:: Data section ::
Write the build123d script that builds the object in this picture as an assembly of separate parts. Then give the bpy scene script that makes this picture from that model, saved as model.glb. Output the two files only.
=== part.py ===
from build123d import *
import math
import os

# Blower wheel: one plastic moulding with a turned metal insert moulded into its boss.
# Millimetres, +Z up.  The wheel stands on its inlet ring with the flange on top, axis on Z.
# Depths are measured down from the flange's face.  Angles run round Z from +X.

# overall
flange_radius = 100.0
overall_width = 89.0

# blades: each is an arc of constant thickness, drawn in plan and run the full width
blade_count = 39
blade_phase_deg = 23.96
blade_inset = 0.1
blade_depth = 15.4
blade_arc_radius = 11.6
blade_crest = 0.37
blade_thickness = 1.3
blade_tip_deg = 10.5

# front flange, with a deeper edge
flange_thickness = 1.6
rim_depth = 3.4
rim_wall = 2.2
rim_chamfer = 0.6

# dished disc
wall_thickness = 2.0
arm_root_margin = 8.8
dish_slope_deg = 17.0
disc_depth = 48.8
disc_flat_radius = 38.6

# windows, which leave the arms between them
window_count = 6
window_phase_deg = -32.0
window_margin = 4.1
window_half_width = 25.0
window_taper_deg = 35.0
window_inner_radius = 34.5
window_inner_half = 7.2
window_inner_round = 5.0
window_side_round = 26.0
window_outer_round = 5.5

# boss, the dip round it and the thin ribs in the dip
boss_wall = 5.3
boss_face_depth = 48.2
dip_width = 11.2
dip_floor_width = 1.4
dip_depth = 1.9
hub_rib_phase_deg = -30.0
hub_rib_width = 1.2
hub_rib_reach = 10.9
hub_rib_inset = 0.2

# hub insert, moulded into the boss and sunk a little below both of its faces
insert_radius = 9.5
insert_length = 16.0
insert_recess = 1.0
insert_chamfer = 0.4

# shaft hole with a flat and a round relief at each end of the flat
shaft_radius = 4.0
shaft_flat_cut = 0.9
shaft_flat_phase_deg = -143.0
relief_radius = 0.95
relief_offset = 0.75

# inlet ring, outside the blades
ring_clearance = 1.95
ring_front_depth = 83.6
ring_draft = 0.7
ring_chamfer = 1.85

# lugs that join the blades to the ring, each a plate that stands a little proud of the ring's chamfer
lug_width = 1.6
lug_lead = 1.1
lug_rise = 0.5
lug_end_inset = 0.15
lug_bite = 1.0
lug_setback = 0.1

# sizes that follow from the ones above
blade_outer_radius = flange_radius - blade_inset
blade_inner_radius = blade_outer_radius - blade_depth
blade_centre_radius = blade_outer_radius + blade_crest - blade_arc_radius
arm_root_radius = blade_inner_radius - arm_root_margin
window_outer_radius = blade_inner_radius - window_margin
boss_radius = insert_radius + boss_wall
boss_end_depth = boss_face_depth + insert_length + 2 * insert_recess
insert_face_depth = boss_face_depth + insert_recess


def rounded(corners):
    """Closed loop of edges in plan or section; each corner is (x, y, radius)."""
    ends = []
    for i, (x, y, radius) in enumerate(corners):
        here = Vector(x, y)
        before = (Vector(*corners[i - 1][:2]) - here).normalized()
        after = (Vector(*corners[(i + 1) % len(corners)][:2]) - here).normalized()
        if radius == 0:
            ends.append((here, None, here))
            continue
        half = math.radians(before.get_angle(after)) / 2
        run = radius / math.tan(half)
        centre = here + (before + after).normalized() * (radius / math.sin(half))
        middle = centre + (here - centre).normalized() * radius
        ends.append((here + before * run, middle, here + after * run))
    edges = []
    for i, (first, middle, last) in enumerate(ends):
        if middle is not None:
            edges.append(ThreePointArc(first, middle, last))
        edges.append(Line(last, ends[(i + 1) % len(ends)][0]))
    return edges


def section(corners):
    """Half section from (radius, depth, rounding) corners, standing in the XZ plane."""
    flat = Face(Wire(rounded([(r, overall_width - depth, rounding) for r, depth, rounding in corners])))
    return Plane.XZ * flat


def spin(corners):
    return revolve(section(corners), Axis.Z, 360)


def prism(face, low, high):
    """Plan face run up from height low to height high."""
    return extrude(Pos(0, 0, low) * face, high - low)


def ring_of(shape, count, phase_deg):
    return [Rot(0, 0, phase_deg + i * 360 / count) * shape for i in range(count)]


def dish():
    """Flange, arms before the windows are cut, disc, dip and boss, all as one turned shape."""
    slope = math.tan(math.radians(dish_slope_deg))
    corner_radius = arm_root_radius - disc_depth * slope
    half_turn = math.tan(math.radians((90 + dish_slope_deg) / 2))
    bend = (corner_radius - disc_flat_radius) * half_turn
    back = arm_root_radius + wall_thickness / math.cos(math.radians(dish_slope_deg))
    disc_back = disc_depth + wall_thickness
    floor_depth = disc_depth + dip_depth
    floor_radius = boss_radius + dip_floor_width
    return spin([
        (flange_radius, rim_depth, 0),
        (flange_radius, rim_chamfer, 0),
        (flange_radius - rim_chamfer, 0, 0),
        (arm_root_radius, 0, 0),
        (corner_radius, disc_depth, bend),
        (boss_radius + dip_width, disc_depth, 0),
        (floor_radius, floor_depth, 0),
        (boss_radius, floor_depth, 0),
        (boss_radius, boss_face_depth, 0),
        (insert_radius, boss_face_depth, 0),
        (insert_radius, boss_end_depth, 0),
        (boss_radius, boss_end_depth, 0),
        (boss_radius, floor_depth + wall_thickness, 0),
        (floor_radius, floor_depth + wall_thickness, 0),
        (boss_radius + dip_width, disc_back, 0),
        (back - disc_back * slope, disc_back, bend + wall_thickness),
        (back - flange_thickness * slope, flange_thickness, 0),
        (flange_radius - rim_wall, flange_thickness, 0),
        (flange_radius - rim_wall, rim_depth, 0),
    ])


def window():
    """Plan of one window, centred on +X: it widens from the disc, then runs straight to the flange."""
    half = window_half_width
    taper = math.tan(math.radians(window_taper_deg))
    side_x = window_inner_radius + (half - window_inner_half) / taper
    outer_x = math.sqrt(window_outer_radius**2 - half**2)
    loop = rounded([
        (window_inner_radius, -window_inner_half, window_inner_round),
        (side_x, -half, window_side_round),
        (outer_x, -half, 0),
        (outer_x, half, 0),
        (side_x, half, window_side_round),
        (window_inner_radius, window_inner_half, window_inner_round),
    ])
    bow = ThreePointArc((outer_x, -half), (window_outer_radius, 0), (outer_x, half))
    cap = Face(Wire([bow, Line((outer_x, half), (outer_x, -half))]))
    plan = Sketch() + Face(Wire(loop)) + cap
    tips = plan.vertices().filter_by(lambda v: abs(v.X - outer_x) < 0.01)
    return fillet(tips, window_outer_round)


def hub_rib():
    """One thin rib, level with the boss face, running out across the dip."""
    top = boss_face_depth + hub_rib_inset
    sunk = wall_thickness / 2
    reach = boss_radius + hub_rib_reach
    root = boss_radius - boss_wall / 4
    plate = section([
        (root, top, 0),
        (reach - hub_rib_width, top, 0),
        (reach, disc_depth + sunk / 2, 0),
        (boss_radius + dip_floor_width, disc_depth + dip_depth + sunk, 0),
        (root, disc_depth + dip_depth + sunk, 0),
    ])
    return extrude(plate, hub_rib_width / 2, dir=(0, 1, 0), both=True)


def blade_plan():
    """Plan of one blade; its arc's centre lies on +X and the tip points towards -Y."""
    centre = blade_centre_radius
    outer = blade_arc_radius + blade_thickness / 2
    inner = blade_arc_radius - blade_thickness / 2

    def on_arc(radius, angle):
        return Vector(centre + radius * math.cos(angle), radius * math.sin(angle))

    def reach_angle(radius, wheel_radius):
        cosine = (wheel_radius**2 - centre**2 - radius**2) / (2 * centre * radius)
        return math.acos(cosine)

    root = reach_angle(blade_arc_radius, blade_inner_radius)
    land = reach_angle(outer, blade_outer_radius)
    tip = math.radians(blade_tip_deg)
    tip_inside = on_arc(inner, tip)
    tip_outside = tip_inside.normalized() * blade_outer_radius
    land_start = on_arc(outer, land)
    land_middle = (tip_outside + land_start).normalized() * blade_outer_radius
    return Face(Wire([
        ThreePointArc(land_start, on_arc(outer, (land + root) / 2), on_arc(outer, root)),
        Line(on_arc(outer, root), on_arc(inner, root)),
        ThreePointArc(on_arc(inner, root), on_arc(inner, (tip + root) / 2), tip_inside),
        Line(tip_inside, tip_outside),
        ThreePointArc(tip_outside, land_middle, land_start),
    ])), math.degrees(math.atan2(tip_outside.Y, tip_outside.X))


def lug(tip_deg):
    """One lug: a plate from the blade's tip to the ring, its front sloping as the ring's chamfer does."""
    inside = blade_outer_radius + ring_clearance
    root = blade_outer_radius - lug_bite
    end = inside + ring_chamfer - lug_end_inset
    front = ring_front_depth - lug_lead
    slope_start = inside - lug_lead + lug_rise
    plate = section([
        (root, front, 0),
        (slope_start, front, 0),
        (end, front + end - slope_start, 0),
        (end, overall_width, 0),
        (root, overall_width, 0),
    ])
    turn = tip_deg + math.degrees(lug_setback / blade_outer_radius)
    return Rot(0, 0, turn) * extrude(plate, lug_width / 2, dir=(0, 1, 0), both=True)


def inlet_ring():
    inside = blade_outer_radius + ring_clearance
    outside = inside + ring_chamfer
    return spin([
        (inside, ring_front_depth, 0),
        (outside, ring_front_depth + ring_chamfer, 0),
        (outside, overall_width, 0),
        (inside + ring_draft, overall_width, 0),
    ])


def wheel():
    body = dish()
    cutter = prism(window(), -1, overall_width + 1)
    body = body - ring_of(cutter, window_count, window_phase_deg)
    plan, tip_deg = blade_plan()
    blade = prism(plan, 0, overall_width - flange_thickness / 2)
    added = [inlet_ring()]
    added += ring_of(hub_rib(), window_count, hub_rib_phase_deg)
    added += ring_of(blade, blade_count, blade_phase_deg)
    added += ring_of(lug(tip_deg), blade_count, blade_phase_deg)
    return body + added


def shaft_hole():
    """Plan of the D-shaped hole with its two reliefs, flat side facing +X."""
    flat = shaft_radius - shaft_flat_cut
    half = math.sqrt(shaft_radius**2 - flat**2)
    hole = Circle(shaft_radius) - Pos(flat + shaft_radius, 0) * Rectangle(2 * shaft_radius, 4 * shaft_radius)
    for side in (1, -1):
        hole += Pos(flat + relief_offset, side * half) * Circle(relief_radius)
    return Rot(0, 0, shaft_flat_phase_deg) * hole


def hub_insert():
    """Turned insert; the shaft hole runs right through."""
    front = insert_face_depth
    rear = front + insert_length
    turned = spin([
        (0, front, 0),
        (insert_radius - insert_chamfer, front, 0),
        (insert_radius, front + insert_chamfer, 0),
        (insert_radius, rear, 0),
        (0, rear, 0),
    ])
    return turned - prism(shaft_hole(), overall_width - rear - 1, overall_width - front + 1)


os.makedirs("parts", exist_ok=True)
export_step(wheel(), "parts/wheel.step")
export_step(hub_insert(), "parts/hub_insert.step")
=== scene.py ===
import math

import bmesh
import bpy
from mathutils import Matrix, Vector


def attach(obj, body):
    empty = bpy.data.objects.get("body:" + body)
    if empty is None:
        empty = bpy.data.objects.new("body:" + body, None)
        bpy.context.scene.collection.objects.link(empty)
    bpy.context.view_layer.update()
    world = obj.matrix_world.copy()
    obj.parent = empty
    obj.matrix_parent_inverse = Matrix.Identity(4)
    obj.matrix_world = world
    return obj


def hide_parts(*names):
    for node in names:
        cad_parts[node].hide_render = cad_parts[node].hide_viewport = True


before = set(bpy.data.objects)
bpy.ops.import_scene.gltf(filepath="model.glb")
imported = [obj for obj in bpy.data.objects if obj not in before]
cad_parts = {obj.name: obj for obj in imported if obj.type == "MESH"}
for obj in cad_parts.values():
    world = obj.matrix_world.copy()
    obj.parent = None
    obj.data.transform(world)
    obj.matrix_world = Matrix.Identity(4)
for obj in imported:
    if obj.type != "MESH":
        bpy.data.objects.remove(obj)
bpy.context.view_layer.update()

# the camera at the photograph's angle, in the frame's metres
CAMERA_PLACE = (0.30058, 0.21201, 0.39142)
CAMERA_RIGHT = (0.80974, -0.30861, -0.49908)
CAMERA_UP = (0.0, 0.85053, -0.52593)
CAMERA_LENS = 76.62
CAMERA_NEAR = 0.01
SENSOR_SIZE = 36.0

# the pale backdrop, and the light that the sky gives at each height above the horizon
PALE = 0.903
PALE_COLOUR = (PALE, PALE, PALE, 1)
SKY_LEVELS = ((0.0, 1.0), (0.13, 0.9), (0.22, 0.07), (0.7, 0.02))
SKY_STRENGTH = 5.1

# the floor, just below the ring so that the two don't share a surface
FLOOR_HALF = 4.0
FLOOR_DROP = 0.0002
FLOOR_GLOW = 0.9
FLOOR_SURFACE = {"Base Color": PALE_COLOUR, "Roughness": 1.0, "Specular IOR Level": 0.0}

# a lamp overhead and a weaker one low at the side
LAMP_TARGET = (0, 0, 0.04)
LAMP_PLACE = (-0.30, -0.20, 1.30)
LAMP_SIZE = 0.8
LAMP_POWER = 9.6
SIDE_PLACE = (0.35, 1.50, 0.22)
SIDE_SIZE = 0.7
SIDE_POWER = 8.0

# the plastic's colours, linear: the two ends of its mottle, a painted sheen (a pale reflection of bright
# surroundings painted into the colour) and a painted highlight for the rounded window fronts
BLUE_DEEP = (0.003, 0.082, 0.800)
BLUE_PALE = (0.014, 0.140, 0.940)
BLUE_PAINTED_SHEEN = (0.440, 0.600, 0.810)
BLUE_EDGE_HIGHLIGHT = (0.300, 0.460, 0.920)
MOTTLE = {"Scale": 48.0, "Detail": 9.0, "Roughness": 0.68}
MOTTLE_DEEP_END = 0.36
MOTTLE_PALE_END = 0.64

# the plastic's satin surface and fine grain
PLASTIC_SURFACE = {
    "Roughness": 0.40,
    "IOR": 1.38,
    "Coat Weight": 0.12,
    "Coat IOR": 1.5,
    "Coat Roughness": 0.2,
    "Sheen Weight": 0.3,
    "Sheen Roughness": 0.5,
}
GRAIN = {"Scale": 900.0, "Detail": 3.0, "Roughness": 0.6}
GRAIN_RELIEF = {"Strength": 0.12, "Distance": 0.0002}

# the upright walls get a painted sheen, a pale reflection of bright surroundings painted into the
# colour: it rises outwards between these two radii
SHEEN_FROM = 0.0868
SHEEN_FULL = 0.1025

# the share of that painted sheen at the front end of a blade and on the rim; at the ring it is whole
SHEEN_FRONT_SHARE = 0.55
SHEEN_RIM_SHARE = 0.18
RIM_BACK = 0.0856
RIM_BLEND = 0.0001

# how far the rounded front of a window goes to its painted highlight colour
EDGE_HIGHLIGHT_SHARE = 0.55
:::
Given task | Your task is to quote exactly the lines beginning with the one that contains "hole = Circle(shaft_radius)" and ending with the one that contains "obj.data.transform(world)", with nothing left out or added.

Task response |
    hole = Circle(shaft_radius) - Pos(flat + shaft_radius, 0) * Rectangle(2 * shaft_radius, 4 * shaft_radius)
    for side in (1, -1):
        hole += Pos(flat + relief_offset, side * half) * Circle(relief_radius)
    return Rot(0, 0, shaft_flat_phase_deg) * hole


def hub_insert():
    """Turned insert; the shaft hole runs right through."""
    front = insert_face_depth
    rear = front + insert_length
    turned = spin([
        (0, front, 0),
        (insert_radius - insert_chamfer, front, 0),
        (insert_radius, front + insert_chamfer, 0),
        (insert_radius, rear, 0),
        (0, rear, 0),
    ])
    return turned - prism(shaft_hole(), overall_width - rear - 1, overall_width - front + 1)


os.makedirs("parts", exist_ok=True)
export_step(wheel(), "parts/wheel.step")
export_step(hub_insert(), "parts/hub_insert.step")
=== scene.py ===
import math

import bmesh
import bpy
from mathutils import Matrix, Vector


def attach(obj, body):
    empty = bpy.data.objects.get("body:" + body)
    if empty is None:
        empty = bpy.data.objects.new("body:" + body, None)
        bpy.context.scene.collection.objects.link(empty)
    bpy.context.view_layer.update()
    world = obj.matrix_world.copy()
    obj.parent = empty
    obj.matrix_parent_inverse = Matrix.Identity(4)
    obj.matrix_world = world
    return obj


def hide_parts(*names):
    for node in names:
        cad_parts[node].hide_render = cad_parts[node].hide_viewport = True


before = set(bpy.data.objects)
bpy.ops.import_scene.gltf(filepath="model.glb")
imported = [obj for obj in bpy.data.objects if obj not in before]
cad_parts = {obj.name: obj for obj in imported if obj.type == "MESH"}
for obj in cad_parts.values():
    world = obj.matrix_world.copy()
    obj.parent = None
    obj.data.transform(world)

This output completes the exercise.